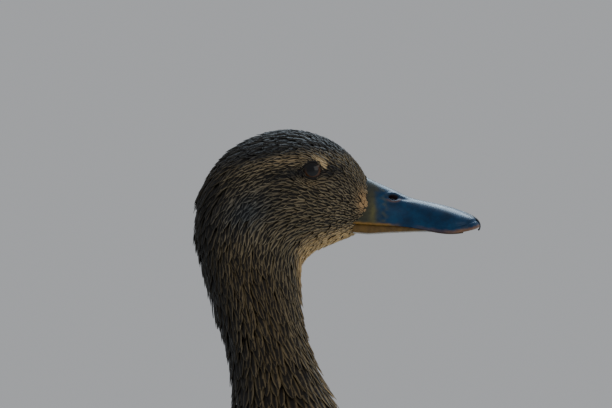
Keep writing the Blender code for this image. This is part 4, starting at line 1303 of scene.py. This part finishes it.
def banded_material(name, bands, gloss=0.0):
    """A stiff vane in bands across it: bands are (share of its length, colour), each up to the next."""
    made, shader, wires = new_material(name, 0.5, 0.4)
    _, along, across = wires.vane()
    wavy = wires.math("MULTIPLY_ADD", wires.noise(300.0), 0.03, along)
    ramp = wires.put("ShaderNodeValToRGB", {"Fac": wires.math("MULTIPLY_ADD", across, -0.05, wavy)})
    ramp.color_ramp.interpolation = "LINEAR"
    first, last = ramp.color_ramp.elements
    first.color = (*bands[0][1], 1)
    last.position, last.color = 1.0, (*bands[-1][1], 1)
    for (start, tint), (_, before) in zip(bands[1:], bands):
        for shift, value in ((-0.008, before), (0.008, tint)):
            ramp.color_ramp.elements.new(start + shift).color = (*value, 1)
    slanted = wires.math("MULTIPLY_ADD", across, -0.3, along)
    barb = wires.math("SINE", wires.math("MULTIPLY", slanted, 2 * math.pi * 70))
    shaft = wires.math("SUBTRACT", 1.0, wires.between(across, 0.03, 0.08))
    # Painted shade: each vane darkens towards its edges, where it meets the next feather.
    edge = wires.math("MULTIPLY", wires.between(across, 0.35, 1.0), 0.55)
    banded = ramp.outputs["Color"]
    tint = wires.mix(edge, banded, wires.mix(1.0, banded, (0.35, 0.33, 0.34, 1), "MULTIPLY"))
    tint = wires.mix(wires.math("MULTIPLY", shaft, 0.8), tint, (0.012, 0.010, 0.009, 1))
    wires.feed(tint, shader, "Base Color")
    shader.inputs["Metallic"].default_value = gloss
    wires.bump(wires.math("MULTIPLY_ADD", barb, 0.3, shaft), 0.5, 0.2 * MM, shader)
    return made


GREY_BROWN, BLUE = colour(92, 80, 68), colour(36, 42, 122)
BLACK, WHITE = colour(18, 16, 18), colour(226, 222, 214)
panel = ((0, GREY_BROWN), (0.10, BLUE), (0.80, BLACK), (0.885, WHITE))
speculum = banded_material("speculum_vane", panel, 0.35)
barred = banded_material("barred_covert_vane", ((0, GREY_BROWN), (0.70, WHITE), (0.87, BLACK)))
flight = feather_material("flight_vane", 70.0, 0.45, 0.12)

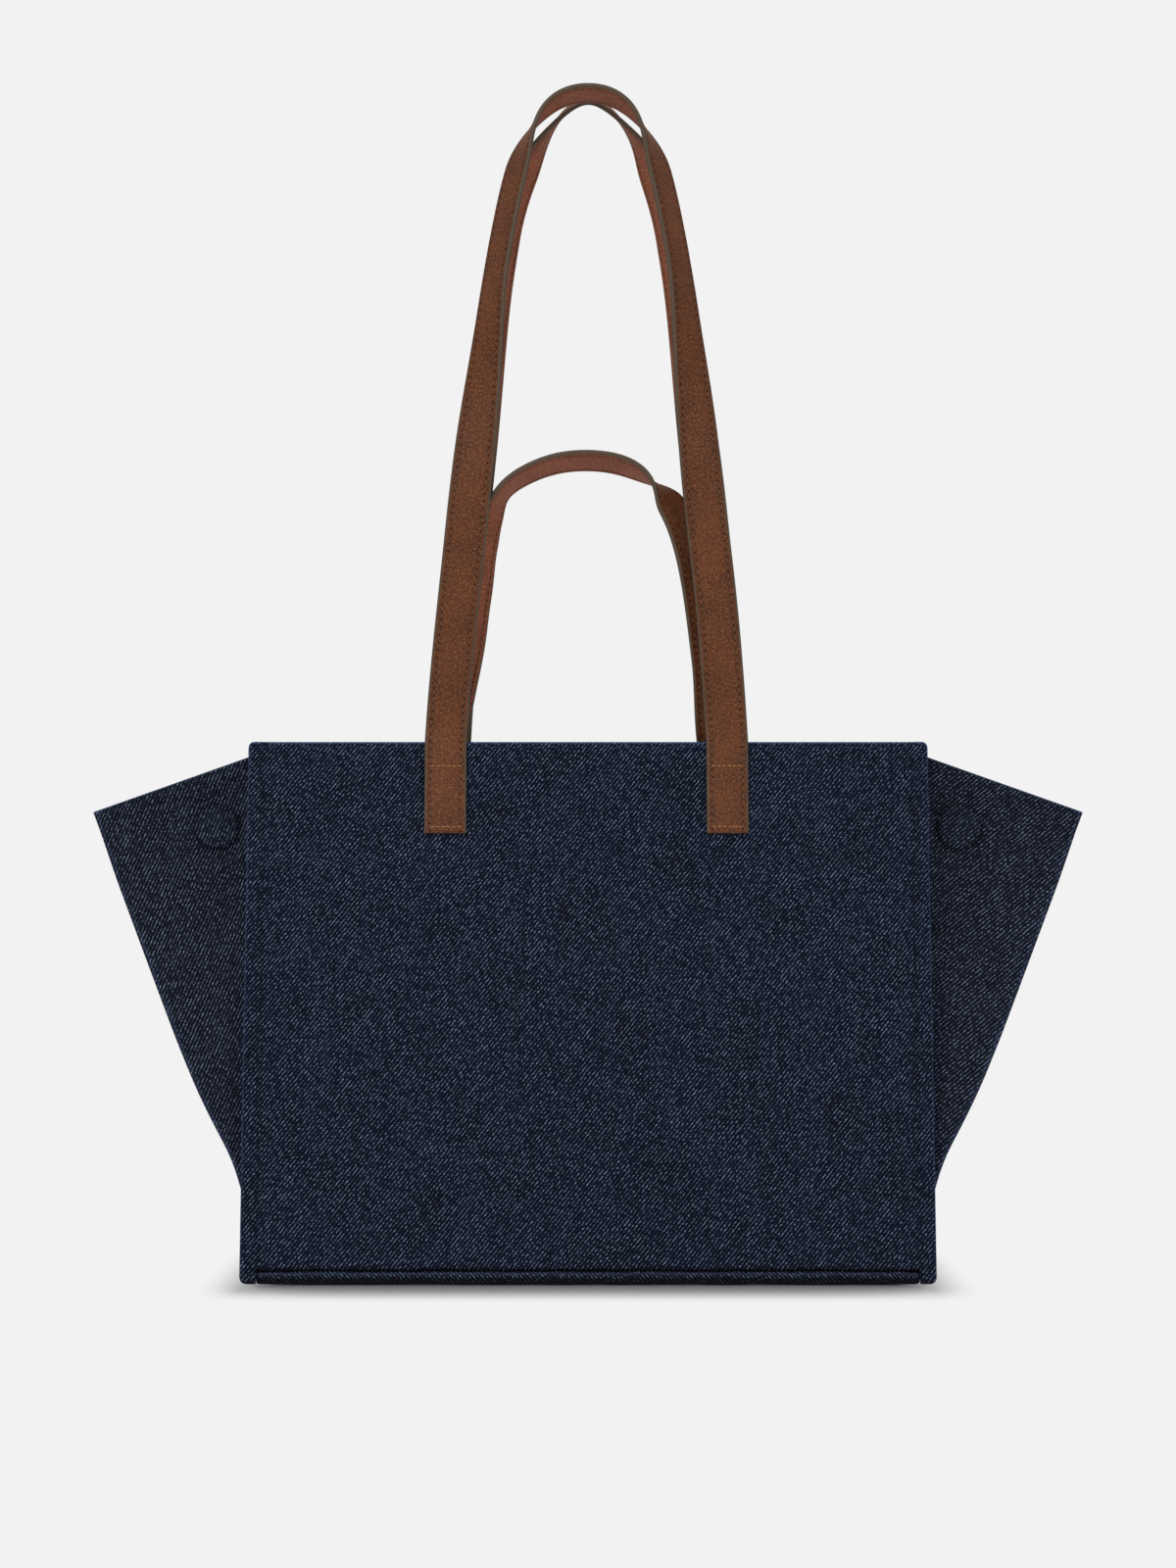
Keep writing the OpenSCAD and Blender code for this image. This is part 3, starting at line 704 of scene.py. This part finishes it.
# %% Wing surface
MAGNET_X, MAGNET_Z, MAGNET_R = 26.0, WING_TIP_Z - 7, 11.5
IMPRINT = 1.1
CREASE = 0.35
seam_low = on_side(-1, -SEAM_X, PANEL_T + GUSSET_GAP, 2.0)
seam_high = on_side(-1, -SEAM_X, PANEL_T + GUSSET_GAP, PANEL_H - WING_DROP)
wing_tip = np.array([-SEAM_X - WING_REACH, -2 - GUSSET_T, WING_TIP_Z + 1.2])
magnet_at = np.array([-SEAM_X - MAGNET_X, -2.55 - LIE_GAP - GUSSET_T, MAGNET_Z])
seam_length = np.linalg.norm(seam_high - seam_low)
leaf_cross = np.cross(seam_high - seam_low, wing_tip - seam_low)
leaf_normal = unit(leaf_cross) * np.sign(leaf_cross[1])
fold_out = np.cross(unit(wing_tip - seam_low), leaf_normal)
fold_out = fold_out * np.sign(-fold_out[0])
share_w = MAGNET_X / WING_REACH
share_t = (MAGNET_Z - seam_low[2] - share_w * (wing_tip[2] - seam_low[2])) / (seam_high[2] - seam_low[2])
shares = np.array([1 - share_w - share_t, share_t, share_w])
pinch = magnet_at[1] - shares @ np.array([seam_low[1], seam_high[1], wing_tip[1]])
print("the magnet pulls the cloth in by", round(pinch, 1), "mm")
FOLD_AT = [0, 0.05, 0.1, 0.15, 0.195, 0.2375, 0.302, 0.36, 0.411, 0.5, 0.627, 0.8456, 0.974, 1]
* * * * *
§ **EXERCISE DETAILS**:
Give every line of the material again, exactly as it reads.

§ **COMPLETED TASK**:
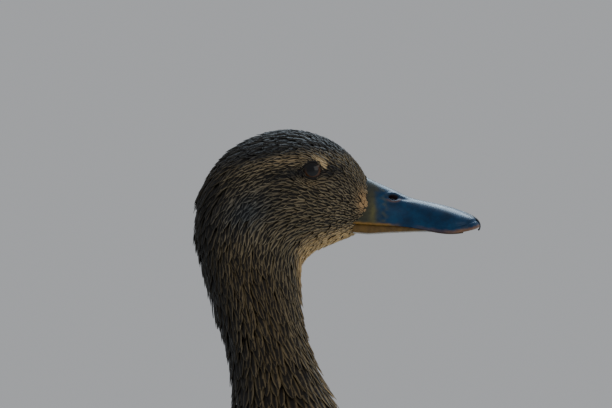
Keep writing the Blender code for this image. This is part 4, starting at line 1303 of scene.py. This part finishes it.
def banded_material(name, bands, gloss=0.0):
    """A stiff vane in bands across it: bands are (share of its length, colour), each up to the next."""
    made, shader, wires = new_material(name, 0.5, 0.4)
    _, along, across = wires.vane()
    wavy = wires.math("MULTIPLY_ADD", wires.noise(300.0), 0.03, along)
    ramp = wires.put("ShaderNodeValToRGB", {"Fac": wires.math("MULTIPLY_ADD", across, -0.05, wavy)})
    ramp.color_ramp.interpolation = "LINEAR"
    first, last = ramp.color_ramp.elements
    first.color = (*bands[0][1], 1)
    last.position, last.color = 1.0, (*bands[-1][1], 1)
    for (start, tint), (_, before) in zip(bands[1:], bands):
        for shift, value in ((-0.008, before), (0.008, tint)):
            ramp.color_ramp.elements.new(start + shift).color = (*value, 1)
    slanted = wires.math("MULTIPLY_ADD", across, -0.3, along)
    barb = wires.math("SINE", wires.math("MULTIPLY", slanted, 2 * math.pi * 70))
    shaft = wires.math("SUBTRACT", 1.0, wires.between(across, 0.03, 0.08))
    # Painted shade: each vane darkens towards its edges, where it meets the next feather.
    edge = wires.math("MULTIPLY", wires.between(across, 0.35, 1.0), 0.55)
    banded = ramp.outputs["Color"]
    tint = wires.mix(edge, banded, wires.mix(1.0, banded, (0.35, 0.33, 0.34, 1), "MULTIPLY"))
    tint = wires.mix(wires.math("MULTIPLY", shaft, 0.8), tint, (0.012, 0.010, 0.009, 1))
    wires.feed(tint, shader, "Base Color")
    shader.inputs["Metallic"].default_value = gloss
    wires.bump(wires.math("MULTIPLY_ADD", barb, 0.3, shaft), 0.5, 0.2 * MM, shader)
    return made


GREY_BROWN, BLUE = colour(92, 80, 68), colour(36, 42, 122)
BLACK, WHITE = colour(18, 16, 18), colour(226, 222, 214)
panel = ((0, GREY_BROWN), (0.10, BLUE), (0.80, BLACK), (0.885, WHITE))
speculum = banded_material("speculum_vane", panel, 0.35)
barred = banded_material("barred_covert_vane", ((0, GREY_BROWN), (0.70, WHITE), (0.87, BLACK)))
flight = feather_material("flight_vane", 70.0, 0.45, 0.12)

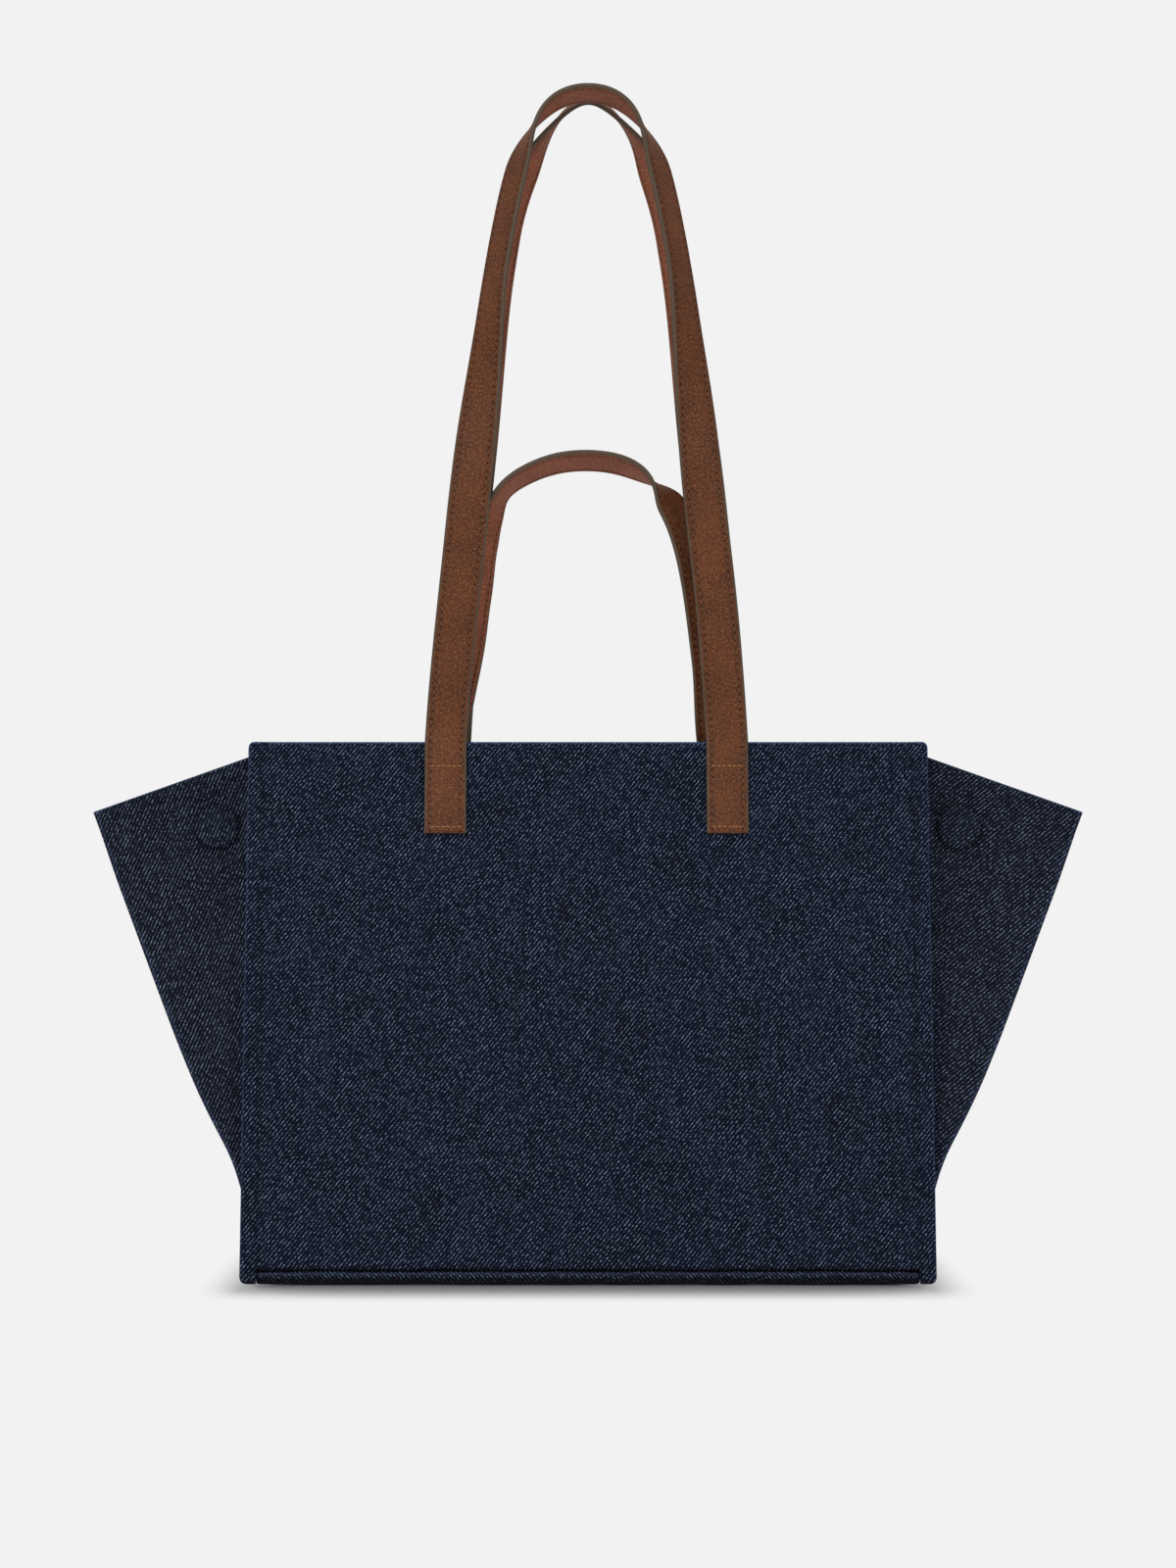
Keep writing the OpenSCAD and Blender code for this image. This is part 3, starting at line 704 of scene.py. This part finishes it.
# %% Wing surface
MAGNET_X, MAGNET_Z, MAGNET_R = 26.0, WING_TIP_Z - 7, 11.5
IMPRINT = 1.1
CREASE = 0.35
seam_low = on_side(-1, -SEAM_X, PANEL_T + GUSSET_GAP, 2.0)
seam_high = on_side(-1, -SEAM_X, PANEL_T + GUSSET_GAP, PANEL_H - WING_DROP)
wing_tip = np.array([-SEAM_X - WING_REACH, -2 - GUSSET_T, WING_TIP_Z + 1.2])
magnet_at = np.array([-SEAM_X - MAGNET_X, -2.55 - LIE_GAP - GUSSET_T, MAGNET_Z])
seam_length = np.linalg.norm(seam_high - seam_low)
leaf_cross = np.cross(seam_high - seam_low, wing_tip - seam_low)
leaf_normal = unit(leaf_cross) * np.sign(leaf_cross[1])
fold_out = np.cross(unit(wing_tip - seam_low), leaf_normal)
fold_out = fold_out * np.sign(-fold_out[0])
share_w = MAGNET_X / WING_REACH
share_t = (MAGNET_Z - seam_low[2] - share_w * (wing_tip[2] - seam_low[2])) / (seam_high[2] - seam_low[2])
shares = np.array([1 - share_w - share_t, share_t, share_w])
pinch = magnet_at[1] - shares @ np.array([seam_low[1], seam_high[1], wing_tip[1]])
print("the magnet pulls the cloth in by", round(pinch, 1), "mm")
FOLD_AT = [0, 0.05, 0.1, 0.15, 0.195, 0.2375, 0.302, 0.36, 0.411, 0.5, 0.627, 0.8456, 0.974, 1]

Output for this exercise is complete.